*Given task*
Start at the line containing "handle_strap();" and stop at the line containing "obj.parent = empty"; copy those lines exactly, both ends included, and no others.

----------------------------------------

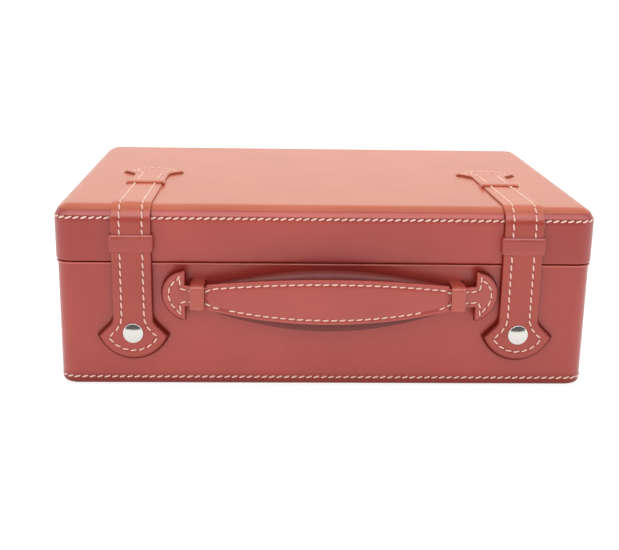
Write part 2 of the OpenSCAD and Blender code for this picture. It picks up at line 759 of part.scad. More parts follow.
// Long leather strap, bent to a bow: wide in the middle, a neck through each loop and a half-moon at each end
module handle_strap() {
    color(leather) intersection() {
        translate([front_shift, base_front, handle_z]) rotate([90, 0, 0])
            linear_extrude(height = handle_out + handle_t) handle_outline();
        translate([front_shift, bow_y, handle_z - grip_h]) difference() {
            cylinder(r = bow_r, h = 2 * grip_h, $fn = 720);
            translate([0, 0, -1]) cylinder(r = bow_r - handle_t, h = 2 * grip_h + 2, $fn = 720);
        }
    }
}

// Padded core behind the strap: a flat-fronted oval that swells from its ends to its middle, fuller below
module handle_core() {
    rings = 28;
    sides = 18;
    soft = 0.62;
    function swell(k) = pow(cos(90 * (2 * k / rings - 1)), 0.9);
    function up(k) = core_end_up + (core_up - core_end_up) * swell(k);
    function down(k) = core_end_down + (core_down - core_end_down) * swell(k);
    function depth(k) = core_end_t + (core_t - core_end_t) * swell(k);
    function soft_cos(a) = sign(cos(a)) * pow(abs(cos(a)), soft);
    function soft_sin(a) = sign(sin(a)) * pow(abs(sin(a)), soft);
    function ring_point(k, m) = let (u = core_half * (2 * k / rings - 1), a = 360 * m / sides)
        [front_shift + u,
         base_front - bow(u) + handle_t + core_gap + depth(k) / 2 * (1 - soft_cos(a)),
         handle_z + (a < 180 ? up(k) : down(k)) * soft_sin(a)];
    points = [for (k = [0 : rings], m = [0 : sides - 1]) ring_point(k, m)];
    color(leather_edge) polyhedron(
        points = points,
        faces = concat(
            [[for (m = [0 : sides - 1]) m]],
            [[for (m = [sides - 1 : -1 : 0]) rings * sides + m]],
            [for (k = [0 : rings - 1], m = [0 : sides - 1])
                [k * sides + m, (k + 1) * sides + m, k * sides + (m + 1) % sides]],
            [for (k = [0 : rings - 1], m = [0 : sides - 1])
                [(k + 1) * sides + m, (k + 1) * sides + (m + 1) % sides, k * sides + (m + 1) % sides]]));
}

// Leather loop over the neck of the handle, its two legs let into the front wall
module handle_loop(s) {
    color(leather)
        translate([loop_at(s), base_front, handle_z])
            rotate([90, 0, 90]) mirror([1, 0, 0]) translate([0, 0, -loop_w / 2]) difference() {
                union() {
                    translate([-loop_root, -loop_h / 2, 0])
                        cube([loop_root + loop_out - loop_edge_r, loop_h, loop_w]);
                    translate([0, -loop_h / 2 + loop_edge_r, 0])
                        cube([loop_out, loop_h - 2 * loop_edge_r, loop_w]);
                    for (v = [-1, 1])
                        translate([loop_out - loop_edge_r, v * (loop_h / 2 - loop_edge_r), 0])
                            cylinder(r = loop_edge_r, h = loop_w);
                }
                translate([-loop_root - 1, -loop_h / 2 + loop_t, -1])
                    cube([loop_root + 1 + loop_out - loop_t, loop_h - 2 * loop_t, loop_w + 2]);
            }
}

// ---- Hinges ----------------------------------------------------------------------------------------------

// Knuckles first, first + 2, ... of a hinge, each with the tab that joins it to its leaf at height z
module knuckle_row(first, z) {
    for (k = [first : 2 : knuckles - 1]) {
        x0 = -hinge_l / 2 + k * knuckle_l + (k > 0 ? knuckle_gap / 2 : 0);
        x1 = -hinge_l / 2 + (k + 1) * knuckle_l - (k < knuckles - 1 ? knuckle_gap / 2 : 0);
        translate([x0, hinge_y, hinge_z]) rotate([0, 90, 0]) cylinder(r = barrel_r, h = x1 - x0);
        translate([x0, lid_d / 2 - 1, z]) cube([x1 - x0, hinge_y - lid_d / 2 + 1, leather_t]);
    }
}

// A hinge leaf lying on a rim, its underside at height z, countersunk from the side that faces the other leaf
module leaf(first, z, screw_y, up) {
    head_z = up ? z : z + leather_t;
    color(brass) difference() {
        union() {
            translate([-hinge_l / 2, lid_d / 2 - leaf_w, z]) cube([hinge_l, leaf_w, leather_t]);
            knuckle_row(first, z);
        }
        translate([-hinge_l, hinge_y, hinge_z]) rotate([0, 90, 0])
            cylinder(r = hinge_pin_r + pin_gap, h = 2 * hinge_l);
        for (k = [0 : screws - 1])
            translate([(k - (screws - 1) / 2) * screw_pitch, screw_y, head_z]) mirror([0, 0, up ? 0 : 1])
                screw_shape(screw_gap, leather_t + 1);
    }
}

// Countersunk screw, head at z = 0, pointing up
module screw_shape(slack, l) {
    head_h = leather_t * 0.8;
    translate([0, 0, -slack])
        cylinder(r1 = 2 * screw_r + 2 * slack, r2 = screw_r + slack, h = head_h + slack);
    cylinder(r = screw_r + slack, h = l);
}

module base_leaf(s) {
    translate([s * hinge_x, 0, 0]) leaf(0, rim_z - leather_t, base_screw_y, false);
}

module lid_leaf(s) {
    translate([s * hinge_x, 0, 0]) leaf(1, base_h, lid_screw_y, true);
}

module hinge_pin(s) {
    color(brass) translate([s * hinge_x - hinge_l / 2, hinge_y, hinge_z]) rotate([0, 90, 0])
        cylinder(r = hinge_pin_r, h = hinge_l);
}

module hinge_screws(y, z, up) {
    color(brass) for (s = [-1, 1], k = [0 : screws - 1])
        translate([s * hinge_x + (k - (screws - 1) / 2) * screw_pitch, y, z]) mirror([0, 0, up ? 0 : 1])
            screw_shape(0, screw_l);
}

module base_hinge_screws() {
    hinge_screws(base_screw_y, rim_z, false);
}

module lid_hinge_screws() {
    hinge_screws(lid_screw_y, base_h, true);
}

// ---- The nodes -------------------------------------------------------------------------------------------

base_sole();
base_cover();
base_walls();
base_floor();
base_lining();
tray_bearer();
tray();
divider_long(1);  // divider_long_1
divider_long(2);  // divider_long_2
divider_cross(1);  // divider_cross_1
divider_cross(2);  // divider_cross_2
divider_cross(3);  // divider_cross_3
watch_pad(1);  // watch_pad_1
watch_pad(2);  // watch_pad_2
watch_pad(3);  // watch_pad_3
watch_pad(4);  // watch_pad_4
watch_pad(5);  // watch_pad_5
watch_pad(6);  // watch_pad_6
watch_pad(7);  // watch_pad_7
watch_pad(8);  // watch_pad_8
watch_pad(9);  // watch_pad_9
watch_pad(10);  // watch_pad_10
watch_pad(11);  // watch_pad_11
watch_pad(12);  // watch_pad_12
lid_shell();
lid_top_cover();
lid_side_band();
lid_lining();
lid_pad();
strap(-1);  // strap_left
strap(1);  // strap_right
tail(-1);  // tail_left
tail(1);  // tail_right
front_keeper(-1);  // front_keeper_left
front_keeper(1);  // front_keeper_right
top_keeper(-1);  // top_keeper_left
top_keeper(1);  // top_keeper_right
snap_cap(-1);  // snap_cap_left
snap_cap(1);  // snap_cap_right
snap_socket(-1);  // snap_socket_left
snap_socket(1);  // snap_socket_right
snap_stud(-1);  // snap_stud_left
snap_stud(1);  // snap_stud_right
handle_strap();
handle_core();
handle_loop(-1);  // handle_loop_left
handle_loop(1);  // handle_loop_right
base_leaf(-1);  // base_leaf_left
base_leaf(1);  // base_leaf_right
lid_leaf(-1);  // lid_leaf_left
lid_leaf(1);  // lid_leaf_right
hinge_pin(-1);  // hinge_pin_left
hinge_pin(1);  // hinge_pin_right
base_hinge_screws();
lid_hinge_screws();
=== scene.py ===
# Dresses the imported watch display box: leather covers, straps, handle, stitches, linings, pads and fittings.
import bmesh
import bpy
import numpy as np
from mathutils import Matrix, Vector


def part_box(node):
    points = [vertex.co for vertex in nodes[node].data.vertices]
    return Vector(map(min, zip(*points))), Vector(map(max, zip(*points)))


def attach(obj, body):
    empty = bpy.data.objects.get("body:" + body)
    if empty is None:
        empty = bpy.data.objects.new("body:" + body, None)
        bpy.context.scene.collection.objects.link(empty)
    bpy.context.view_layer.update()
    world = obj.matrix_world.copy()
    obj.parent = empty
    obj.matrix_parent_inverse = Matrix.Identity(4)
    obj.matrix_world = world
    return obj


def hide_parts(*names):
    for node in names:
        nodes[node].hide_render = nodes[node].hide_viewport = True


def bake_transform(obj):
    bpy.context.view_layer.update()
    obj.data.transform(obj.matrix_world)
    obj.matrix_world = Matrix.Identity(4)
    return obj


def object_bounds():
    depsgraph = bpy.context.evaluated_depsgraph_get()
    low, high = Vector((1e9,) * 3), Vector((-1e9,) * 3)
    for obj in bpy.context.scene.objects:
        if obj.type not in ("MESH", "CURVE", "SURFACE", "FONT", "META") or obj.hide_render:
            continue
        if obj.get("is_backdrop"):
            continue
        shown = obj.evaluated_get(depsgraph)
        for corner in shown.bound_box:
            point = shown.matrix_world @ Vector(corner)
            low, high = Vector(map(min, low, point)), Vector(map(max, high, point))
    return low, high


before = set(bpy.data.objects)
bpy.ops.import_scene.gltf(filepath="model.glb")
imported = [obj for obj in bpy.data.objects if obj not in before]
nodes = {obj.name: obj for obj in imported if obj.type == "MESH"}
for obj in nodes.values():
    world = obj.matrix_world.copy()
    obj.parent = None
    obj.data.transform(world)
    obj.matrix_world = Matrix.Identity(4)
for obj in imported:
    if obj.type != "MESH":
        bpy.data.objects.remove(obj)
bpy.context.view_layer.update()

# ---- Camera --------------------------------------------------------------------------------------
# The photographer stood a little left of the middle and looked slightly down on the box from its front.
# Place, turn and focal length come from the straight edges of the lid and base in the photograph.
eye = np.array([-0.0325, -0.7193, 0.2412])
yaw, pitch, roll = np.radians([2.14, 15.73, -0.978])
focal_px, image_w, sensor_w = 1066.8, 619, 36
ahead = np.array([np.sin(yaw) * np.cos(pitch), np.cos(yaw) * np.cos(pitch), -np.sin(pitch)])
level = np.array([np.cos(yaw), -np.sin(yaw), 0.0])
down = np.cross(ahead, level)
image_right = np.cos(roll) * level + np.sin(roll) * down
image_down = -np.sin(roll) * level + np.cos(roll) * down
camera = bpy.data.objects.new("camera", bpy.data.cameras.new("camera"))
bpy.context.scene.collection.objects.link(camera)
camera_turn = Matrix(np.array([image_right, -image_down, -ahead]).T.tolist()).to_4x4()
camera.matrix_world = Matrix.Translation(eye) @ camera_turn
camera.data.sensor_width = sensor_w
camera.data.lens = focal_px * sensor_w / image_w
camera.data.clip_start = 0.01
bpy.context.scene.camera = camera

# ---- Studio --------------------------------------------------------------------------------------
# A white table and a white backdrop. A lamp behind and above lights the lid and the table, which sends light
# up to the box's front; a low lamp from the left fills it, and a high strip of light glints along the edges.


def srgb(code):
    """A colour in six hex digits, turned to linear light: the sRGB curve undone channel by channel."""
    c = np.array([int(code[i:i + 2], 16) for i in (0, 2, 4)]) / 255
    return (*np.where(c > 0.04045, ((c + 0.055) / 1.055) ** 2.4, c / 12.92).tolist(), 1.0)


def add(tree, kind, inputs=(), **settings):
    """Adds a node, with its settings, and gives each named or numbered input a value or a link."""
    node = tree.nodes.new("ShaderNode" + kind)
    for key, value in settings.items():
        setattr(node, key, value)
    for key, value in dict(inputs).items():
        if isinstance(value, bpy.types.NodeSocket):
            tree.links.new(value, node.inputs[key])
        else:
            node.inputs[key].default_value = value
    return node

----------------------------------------

*Result for this exercise*
handle_strap();
handle_core();
handle_loop(-1);  // handle_loop_left
handle_loop(1);  // handle_loop_right
base_leaf(-1);  // base_leaf_left
base_leaf(1);  // base_leaf_right
lid_leaf(-1);  // lid_leaf_left
lid_leaf(1);  // lid_leaf_right
hinge_pin(-1);  // hinge_pin_left
hinge_pin(1);  // hinge_pin_right
base_hinge_screws();
lid_hinge_screws();
=== scene.py ===
# Dresses the imported watch display box: leather covers, straps, handle, stitches, linings, pads and fittings.
import bmesh
import bpy
import numpy as np
from mathutils import Matrix, Vector


def part_box(node):
    points = [vertex.co for vertex in nodes[node].data.vertices]
    return Vector(map(min, zip(*points))), Vector(map(max, zip(*points)))


def attach(obj, body):
    empty = bpy.data.objects.get("body:" + body)
    if empty is None:
        empty = bpy.data.objects.new("body:" + body, None)
        bpy.context.scene.collection.objects.link(empty)
    bpy.context.view_layer.update()
    world = obj.matrix_world.copy()
    obj.parent = empty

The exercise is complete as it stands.